In light of the above, the CJEU naturally has not referred to the genuine link in its ruling, despite the Commission’s fierce defence of this doctrine in its legal action. Although the Commission’s initial approach may have seemed ethically justified against CBI programmes, it risked enabling bans on other naturalisation schemes where a genuine link is hard to appreciate. This is the case of the rules applied to Sephardic Jews and their descendants by Spain, to Ukrainians and Romanians by Hungary, or to Argentinians by Italy (Nesheim, 2020).
Therefore, in order to provide a legal basis for the CBI ban, the CJEU has made use of the Commission’s second argument: the principle of sincere cooperation. However, in doing so, the Court may have in fact relied on the genuine link’s logic, just under a different name.
The principle of sincere cooperation
The CJEU, likely aware that the genuine link doctrine has long been debunked by its own case law, has turned to the principle of sincere cooperation to find the CBI programme in breach of EU law.
As Fripp (2025) explains, the judgment followed a three-step reasoning. First, the CJEU identifies European citizenship as the principal concrete expression of the process of integration and an integral part of the Union’s constitutional framework. Second, it recalls that the principle of sincere cooperation requires Member States to refrain from actions that could undermine the Union’s objectives. Third, as a consequence of applying this principle, Member States are not free to regulate naturalisation schemes “in a way that is manifestly incompatible with the very nature of Union citizenship” (Case C-181/23, para. 95).
Following this line of thought, the CJEU determined that:
“Transactional naturalisation, […], is not only contrary to the principle of sincere cooperation, but is also liable, by its nature, to call into question the mutual trust which underlies that requirement of recognition, since that trust relates to the premiss that the grant of the nationality of a Member State must be based on a special relationship of solidarity and good faith […]” (Case C-181/23, para. 101 [emphasis added]).
In doing so, “the Grand Chamber has effectively created, at the level of EU law, a form of ‘genuine link’ requirement, expressed as the need for a special relationship of solidarity and good faith justifying the grant of rights resulting […] from Union citizenship” (Fripp, 2025, para. 11). This becomes even more apparent when considering the core of the Court’s reasoning, namely, that the CBI programme cannot be considered to rely on a “special relationship of solidarity and good faith” (Case C‑181/23, para. 96) because it requires only a minimal physical presence in Maltese territory.

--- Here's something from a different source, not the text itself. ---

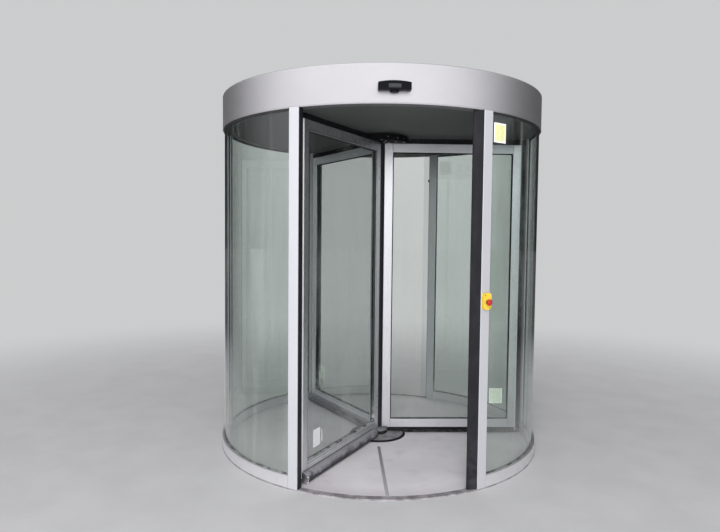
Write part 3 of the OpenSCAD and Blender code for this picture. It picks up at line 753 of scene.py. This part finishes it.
def bristles(solid, origin, along, out, across, length, reach):
    """Two staggered rows of tapered bristle tufts between two heights of a brush."""
    step = TUFT_STEP
    root_w, tip_w = step * 0.46, step * 0.30
    for row in (-1, 1):
        for i in range(int(length / step)):
            at = origin + along * (step * (i + (0.5 if row < 0 else 0.0)) + step / 2) + across * (row * 0.0016)
            lean = along * random.uniform(-0.0012, 0.0012) + across * random.uniform(-0.0006, 0.0006)
            tip = at + out * (reach - random.uniform(0.0, 0.0022)) + lean
            ring = []
            for centre, w, t in ((at, root_w, TUFT_T), (tip, tip_w, TUFT_T * 0.7)):
                ring.append([centre - along * w - across * t, centre + along * w - across * t,
                             centre + along * w + across * t, centre - along * w + across * t])
            base = len(solid.verts)
            solid.verts += [tuple(v) for r in ring for v in r]
            solid.faces += [tuple(base + j for j in face) for face in
                            ((0, 1, 5, 4), (1, 2, 6, 5), (2, 3, 7, 6), (3, 0, 4, 7), (4, 5, 6, 7))]


def bumper_outline():
    """Section of a bumper, its back at the origin, as in the CAD model."""
    steps = 14
    points = [(0.0, 0.0)]
    for i in range(7):
        a = radians(-90 + 15 * i)
        points.append((BUMPER_D - BUMPER_FOOT_R + BUMPER_FOOT_R * cos(a), BUMPER_FOOT_R + BUMPER_FOOT_R * sin(a)))
    for i in range(steps + 1):
        a = radians(90 * i / steps)
        points.append((BUMPER_D * cos(a), BUMPER_H - BUMPER_D + BUMPER_D * sin(a)))
    return points


for wing, angle in WINGS.items():
    u = Vector((cos(radians(angle)), sin(radians(angle)), 0))
    v = Vector((-u.y, u.x, 0))
    up = Vector((0, 0, 1))
    seal = Solid()
    frame_strip(seal, angle, -1)
    piece(f"wing_{wing}_gasket", seal, GASKET, "rotor")
    seal = Solid()
    frame_strip(seal, angle, 1)
    piece(f"wing_{wing}_bead", seal, BEAD, "rotor")

    lines = Solid()
    for side in (-1, 1):
        y = side * (WING_T / 2)
        for x in (WING_START + STILE, REACH - STILE):
            for z0, z1 in ((WING_LOW + 0.004, WING_LOW + LOW_RAIL), (WING_TOP - TOP_RAIL, WING_TOP - 0.004)):
                lines.block((x - LINE_W, y - LINE_T, z0), (x + LINE_W, y + LINE_T, z1), turn(angle))
    x0, x1 = WING_START + STILE - 0.009, REACH - STILE + 0.009
    z0, z1 = WING_LOW + LOW_RAIL - 0.014, WING_TOP - TOP_RAIL + 0.007
    face = WING_T / 2
    for low, high in (((x0, z0), (x1, z0 + 0.0022)), ((x0, z1), (x1, z1 + JOINT_W)),
                      ((x0, z0), (x0 + JOINT_W, z1)), ((x1 - 0.0014, z0), (x1, z1))):
        lines.block((low[0], face - LINE_T, low[1]), (high[0], face + LINE_T, high[1]), turn(angle))
    piece(f"wing_{wing}_joints", lines, GASKET, "rotor")

    brush = Solid()
    low_step = COVER_R + BRUSH_GAP
    holder = BRUSH_T / 2 + 0.0008
    low_reach = WING_LOW - FLOOR - BRUSH_GAP
    short_reach = WING_LOW - COVER_TOP - BRUSH_GAP
    bristles(brush, u * REACH + up * WING_LOW, up, u, v, WING_TOP - WING_LOW, BRUSH_TIP - REACH)
    bristles(brush, u * (DISC_R + 0.001) + up * WING_TOP, u, up, v, BRUSH_TIP - DISC_R - 0.001,
             HEAD_Z - BRUSH_GAP - WING_TOP)
    bristles(brush, u * (HUB_R + 0.001) + up * WING_LOW, u, -up, v, low_step - HUB_R - 0.001, short_reach)
    bristles(brush, u * low_step + up * WING_LOW, u, -up, v, BRUSH_TIP - low_step, low_reach)
    brush.block((REACH, -0.0032, WING_LOW), (REACH + 0.006, 0.0032, WING_TOP), turn(angle))
    brush.block((DISC_R, -holder, WING_TOP), (REACH, holder, WING_TOP + 0.007), turn(angle))
    brush.block((HUB_R + 0.001, -holder, WING_LOW - 0.007), (REACH, holder, WING_LOW), turn(angle))
    piece(f"wing_{wing}_bristles", brush, BRISTLE, "rotor", replaces=(f"wing_{wing}_brushes",))

    outline = [(WING_T / 2 + px, BUMPER_TOP - BUMPER_H + pz) for px, pz in bumper_outline()]
    cap = Solid().rings([[(x, y, z) for y, z in outline] for x in (REACH - 0.0002, REACH + 0.0014)], turn(angle))
    piece(f"wing_{wing}_bumper_cap", cap, CAP_RUBBER, "rotor", bevel=0.0005)
    # Three screw heads at the bumper's end, in the near-white painted glint
    studs = Solid()
    for z, r in ((0.0515, 0.0032), (0.0345, 0.0036), (0.0205, 0.0058)):
        studs.lathe([(0, -0.004), (r, -0.004), (r, 0.0004), (r * 0.7, 0.0015), (0, 0.0019)],
                    turn(angle, REACH - 0.007, WING_T / 2 + BUMPER_D, z) @ TO_Y, 20)
    piece(f"wing_{wing}_bumper_studs", studs, SCREW_PAINTED_GLINT, "rotor")

    # Rounded outer edges of the stile, in the near-white painted highlight
    strip = Solid()
    for side in (-1, 1):
        edge = [(REACH - 0.006 + EDGE_R * cos(radians(15 * k)),
                 side * (WING_T / 2 - 0.006 + EDGE_R * sin(radians(15 * k)))) for k in range(7)]
        edge = [(REACH + 0.0012, side * 0.0036), *edge, (REACH - 0.006, side * 0.0036)]
        strip.rings([[(x, y, z) for x, y in edge] for z in (FOOT_Z, WING_TOP - 0.001)], turn(angle))
    piece(f"wing_{wing}_edge_strips", strip, EDGE_PAINTED_HIGHLIGHT, "rotor", bevel=0.0003)
    # A dark rubber strip along the bumper's top edge: a painted shadow line where the bumper meets the rail
    joint = Solid().block((0.12, WING_T / 2 - 0.0002, BUMPER_TOP - 0.001),
                          (REACH - 0.008, WING_T / 2 + 0.0030, BUMPER_TOP + 0.0016), turn(angle))
    piece(f"wing_{wing}_bumper_painted_shadow", joint, CAP_RUBBER, "rotor")

    carrier = Solid().block((HUB_R + 0.002, -0.0078, 0.038), (REACH - 0.0005, 0.0078, WING_LOW), turn(angle))
    carrier.block((HUB_R + 0.002, -0.0088, 0.0374), (REACH - 0.0005, 0.0088, 0.0386), turn(angle))
    piece(f"wing_{wing}_carrier", carrier, BLACK, "rotor")
    lips = Solid()
    for n0, n1 in ((0.0070, 0.0192), (-0.0192, -0.0070)):
        lips.block((REACH - 0.030, n0, FOOT_Z), (REACH - 0.0005, n1, WING_LOW), turn(angle), 0.0012)
    piece(f"wing_{wing}_foot", lips, DARK, "rotor", bevel=0.0004)

    fixings = Solid()
    for x, z in ((0.202, WING_TOP - 0.020), (0.298, WING_TOP - 0.020), (0.052, 1.992), (0.052, 1.906),
                 (0.052, 0.30), (0.052, 0.214)):
        cap_screw(fixings, turn(angle, x, WING_T / 2, z) @ TO_Y, 0.0042, 0.0016, 20)
    piece(f"wing_{wing}_screws", fixings, DARK, "rotor")

bolts = Solid()
for angle in (60, 180, 300):
    for r, offset in ((0.184, -31), (0.184, 31), (0.08, -15), (0.08, 15), (0.14, -18), (0.14, 18)):
        hex_bolt(bolts, turn(angle + offset, r, 0, WING_TOP) @ DOWN, 0.006, 0.005)
    for offset, z in ((-19, 2.182), (2, 2.178), (19, 2.182)):
        cap_screw(bolts, turn(angle + offset, DISC_R - 0.0005, 0, z) @ TO_X, 0.0045, 0.002)
piece("disc_bolts", bolts, SCREW, "rotor")

hub = Solid().arc([(0.033, WING_LOW - 0.0002), (HUB_R - 0.004, WING_LOW - 0.0163),
                   (HUB_R - 0.0008, WING_LOW - 0.0163), (HUB_R + 0.0005, WING_LOW - 0.0150),
                   (HUB_R + 0.0005, WING_LOW + 0.0050), (HUB_R - 0.002, WING_LOW + 0.0065),
                   (0.033, WING_LOW + 0.0065)], 0, 360, 90)
piece("hub_band", hub, HUB_PLATE, "rotor")

# ---- Plain stickers on the glass ----

def wall_label(name, angle0, angle1, z0, z1, color, edge, border):
    """A bare sticker on the outside of the curved glass."""
    r = GLASS_OUT
    solid = Solid().arc(band(r, r + STICKER_T, z0, z1), angle0, angle1, 6)
    mid = radians((angle0 + angle1) / 2)
    centre = (r * cos(mid), r * sin(mid), (z0 + z1) / 2)
    half = r * radians(angle1 - angle0) / 2
    look = label_material(name, color, edge, centre, half - border, (z1 - z0) / 2 - border, (-sin(mid), cos(mid), 0))
    piece(name, solid, look, "drum")


def wing_label(name, wing, x0, x1, z0, z1, side, color, edge, border):
    """A bare sticker on one face of a wing's glass."""
    angle = WINGS[wing]
    y = side * WING_GLASS_T / 2
    low, high = sorted((y, y + side * STICKER_T))
    solid = Solid().block((x0, low, z0), (x1, high, z1), turn(angle))
    centre = turn(angle) @ Vector(((x0 + x1) / 2, y, (z0 + z1) / 2))
    along = (cos(radians(angle)), sin(radians(angle)), 0)
    look = label_material(name, color, edge, centre, (x1 - x0) / 2 - border, (z1 - z0) / 2 - border, along)
    piece(name, solid, look, "rotor")


wall_label("plain_label_high", -57.6, -52.2, 2.036, 2.150, (0.80, 0.80, 0.40), (0.92, 0.92, 0.88), 0.010)
wing_label("plain_label_wing_a", "a", 0.838, 0.940, 0.236, 0.350, -1, (0.78, 0.88, 0.72), (0.93, 0.95, 0.89), 0.009)
wing_label("plain_label_wing_c", "c", 0.817, 0.898, 0.176, 0.286, 1, (0.76, 0.76, 0.77), (0.70, 0.70, 0.71), 0.003)
wing_label("plain_label_wing_c_edge", "c", 0.789, 0.805, 0.190, 0.264, 1, (0.60, 0.60, 0.61), (0.60, 0.60, 0.61),
           0.003)
wing_label("plain_label_wing_b", "b", 0.865, 0.945, 0.165, 0.290, -1, (0.72, 0.72, 0.70), (0.66, 0.66, 0.64), 0.004)

# ---- Floor, lights and camera ----

def stage_floor():
    """Pale studio floor that keeps the shadow near the door and fades into the backdrop further out."""
    mesh = bpy.data.meshes.new("stage_floor")
    work = bmesh.new()
    bmesh.ops.create_circle(work, cap_ends=True, radius=60.0, segments=96)
    work.to_mesh(mesh)
    work.free()
    n = Look("stage_floor")
    speck = n.noise(3.0, 5.0)
    n.set(Base_Color=n.mix(n.span(speck, 0.3, 0.7), (0.61, 0.605, 0.61), (0.65, 0.645, 0.65)), Roughness=0.85,
          Specular_IOR_Level=0.15)
    x, y, _ = n.axes()
    # Further out the floor glows: evenly as the backdrop where it is seen, and as painted light for the object,
    # bright on the street side and dim behind
    front = n.span(n.math("ADD", y, n.math("MULTIPLY", x, 0.3)), 0.8, -3.5)
    glow = n.new("ShaderNodeEmission")
    n.put(glow.inputs["Color"], n.mix(n.seen(), n.mix(front, (0.08, 0.08, 0.083), (0.78, 0.775, 0.78)), BACKDROP))
    n.blend_with(glow, n.span(n.radius(), 2.0, 6.5))
    mesh.materials.append(n.material)
    add_object("stage_floor", mesh)


stage_floor()


def studio_world():
    """Even backdrop for the eye and through glass, and a bright street side for light and reflections."""
    world = bpy.data.worlds.new("studio")
    bpy.context.scene.world = world
    n = Nodes(world, "Generated")
    x, y, z = n.axes()
    toward = n.math("ADD", n.math("MULTIPLY", y, -0.98), n.math("MULTIPLY", x, -0.17))
    front = n.math("MULTIPLY", n.span(toward, -0.47, 0.82), n.span(z, 0.45, 0.95, 1.0, 0.5))
    front = n.math("MULTIPLY", front, n.span(z, 0.0, 0.14, 0.65, 1.0))
    street = n.noise(4.5, 3.0, (1, 1, 0.25), roughness=0.5)
    varied = n.math("MULTIPLY", front, n.math("ADD", n.math("MULTIPLY", street, 0.4), 0.8))
    mirrored = n.mix(varied, (0.024, 0.026, 0.026), (1.44, 1.45, 1.49))
    light = n.mix(front, (0.042, 0.043, 0.046), (1.12, 1.13, 1.16))
    straight = n.math("LESS_THAN", n.new("ShaderNodeLightPath").outputs["Diffuse Depth"], 0.5)
    background = n.tree.nodes["Background"]
    n.put(background.inputs["Color"], n.mix(n.seen(), n.mix(straight, light, mirrored), BACKDROP))
    background.inputs["Strength"].default_value = 1.0


studio_world()


def soft_light(name, place, aim, size, energy):
    """A soft area lamp that neither the camera, nor glass, nor gloss shows."""
    lamp = bpy.data.lights.new(name, "AREA")
    lamp.shape = "RECTANGLE"
    lamp.size, lamp.size_y = size
    lamp.energy = energy
    obj = add_object(name, lamp)
    obj.location = place
    obj.rotation_euler = (Vector(aim) - Vector(place)).to_track_quat("-Z", "Y").to_euler()
    obj.visible_camera = False
    obj.visible_transmission = False
    obj.visible_glossy = False


soft_light("key", (-1.5, -8.0, 1.8), (0, 0, 0.9), (3.4, 3.4), 440)
soft_light("sky", (-0.6, -6.4, 5.2), (0, -0.5, 0), (3.6, 2.6), 135)
soft_light("back", (0.8, 5.2, 3.8), (0, 0, 1.2), (4.0, 2.4), 44)
soft_light("top", (0.0, 0.8, 6.0), (0, 0, 0), (4.5, 4.0), 60)

LENS_MM, SENSOR_MM = 29.7186, 36.0
PITCH, ROLL, YAW = radians(2.922), radians(0.562), radians(1.812)
eye = Vector((-0.2806, -4.3913, 1.4866))
forward = Vector((sin(YAW) * cos(PITCH), cos(YAW) * cos(PITCH), -sin(PITCH)))
right = Vector((cos(YAW), -sin(YAW), 0.0))
above = right.cross(forward)
cam_x = right * cos(ROLL) + above * sin(ROLL)
cam_y = above * cos(ROLL) - right * sin(ROLL)
lens = bpy.data.cameras.new("camera")
lens.lens, lens.sensor_width = LENS_MM, SENSOR_MM
lens.clip_start, lens.clip_end = 0.05, 200.0
camera = add_object("camera", lens)
camera.matrix_world = Matrix.Translation(eye) @ Matrix((cam_x, cam_y, -forward)).transposed().to_4x4()
bpy.context.scene.camera = camera
bpy.context.scene.view_settings.view_transform = "Standard"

This reasoning has been widely criticised by legal scholars and practitioners. First, because the sovereignty of Member States to regulate naturalisation is clearly affirmed in Article 20 TFEU and the Declaration of Edinburgh. While this tension may well open a broader debate on whether the governance of European citizenship should continue to depend on 27 distinct legal frameworks, that is a separate issue.
Second, because the principle of sincere cooperation appears to be misapplied in this case. As Van den Brink (2025, para. 12) observes, “search for the word objective in the judgment—you will find that the Court finds a violation of sincere cooperation without ever clarifying which objective has been jeopardised [by the CBI programme]”. Yet, the principle of sincere cooperation presupposes the existence of a concrete Union objective that Member States must refrain from obstructing—an objective which, in this instance, remains unspecified.

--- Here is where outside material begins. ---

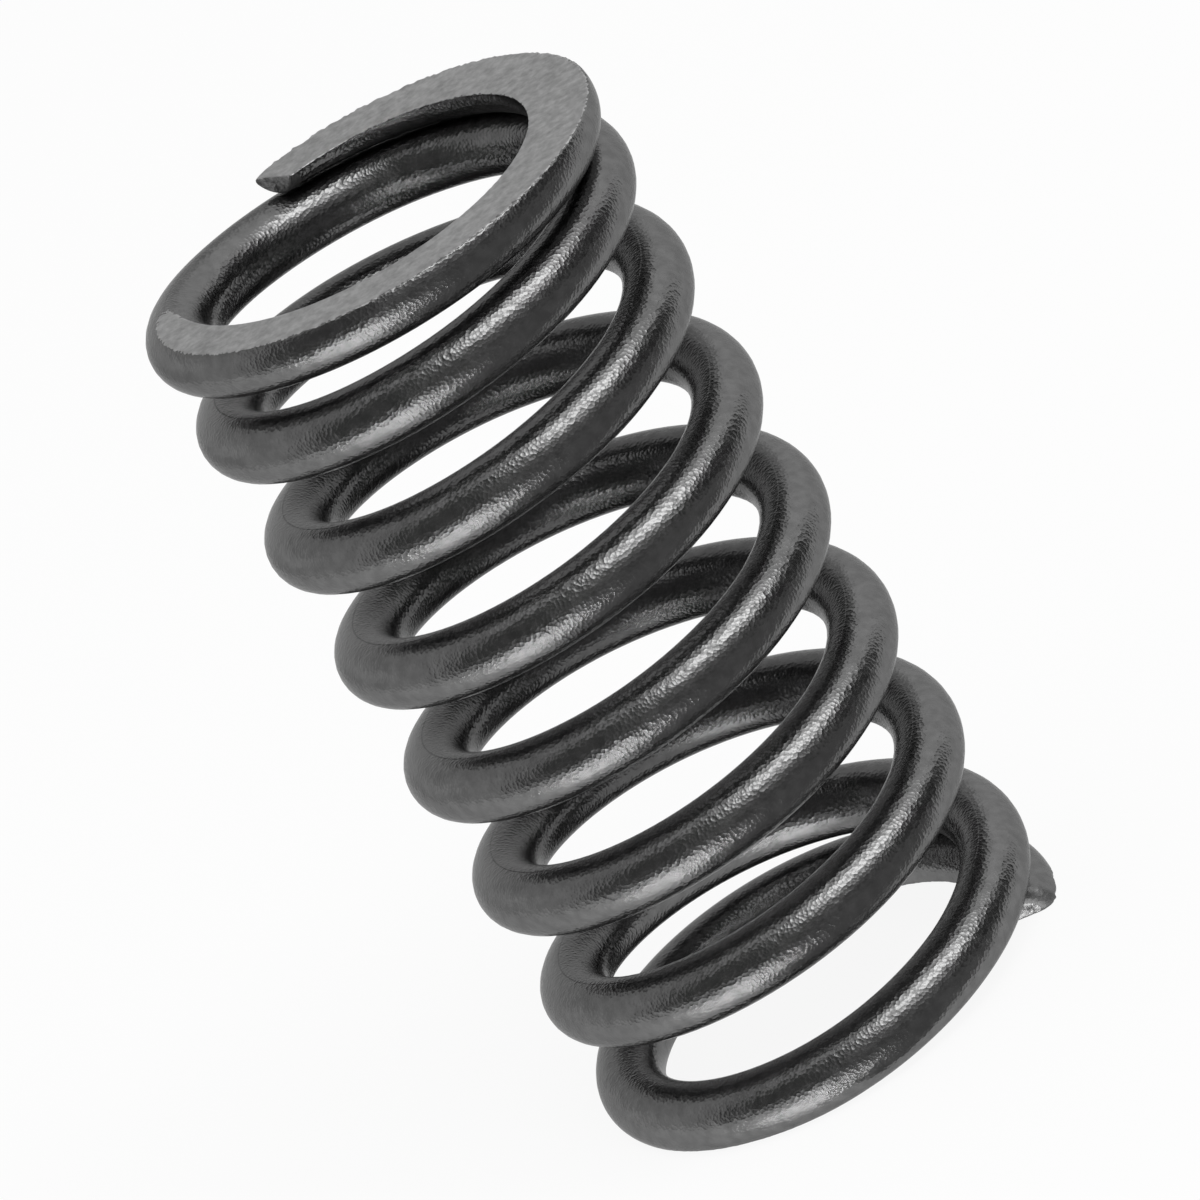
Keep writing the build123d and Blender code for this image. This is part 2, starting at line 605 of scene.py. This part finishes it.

Third, is the concern that the Court has simply reintroduced the old genuine link doctrine under a different name. The Court seems to imply that this “relationship of solidarity and good faith” (Case C-181/23, para. 96) can only be established through prior residence and integration—precisely the kind of requirement associated with the genuine link. Although there might be nothing intrinsically wrong with it, the problem is that its reasoning affects many more nationality schemes and the Court has not provided any clear criteria or limiting principles to determine when a Member State’s naturalisation policy crosses the line into incompatibility with EU law.
4. Conclusion.
The debate over Malta’s CBI programme and the recent CJEU ruling sits at the intersection of two competing visions of citizenship: one that sees it as thin, functional legal status primarily tied to national discretion, and another that seeks to reframe it as thicker, identity-based institution with normative content at the Union level. As argued in the first section, European citizenship has historically exemplified the thinnest form of membership, detached from national belonging and accessible solely through the conferral of a Member State’s nationality. However, the Commission’s framing of the Maltese case,and the Court’s eventual endorsement of that reasoning, signals a shift. By invoking the principle of sincere cooperation and introducing a vaguely defined “special relationship of solidarity and good faith” (Case C-181/23, para. 96), the CJEU may have laid the groundwork for a thicker, more substantive understanding of EU citizenship.
Yet this evolution is not without risks. The Court’s reasoning raises more questions than it answers, particularly in its implicit reintroduction of the discredited genuine link doctrine under a new guise. Without a clear framework to define which national naturalisation practices are compatible with EU law and which are not, the ruling opens the door to uncertainty and selective enforcement. If the Union wishes to move towards a thicker conception of European citizenship,as the Commission’s actions and the Court’s language suggest, it may be time to seriously consider a common governance framework for this shared legal and political status. After all, if Union citizenship is to be more than the sum of its national parts, it must be underpinned by more than scattered national discretion.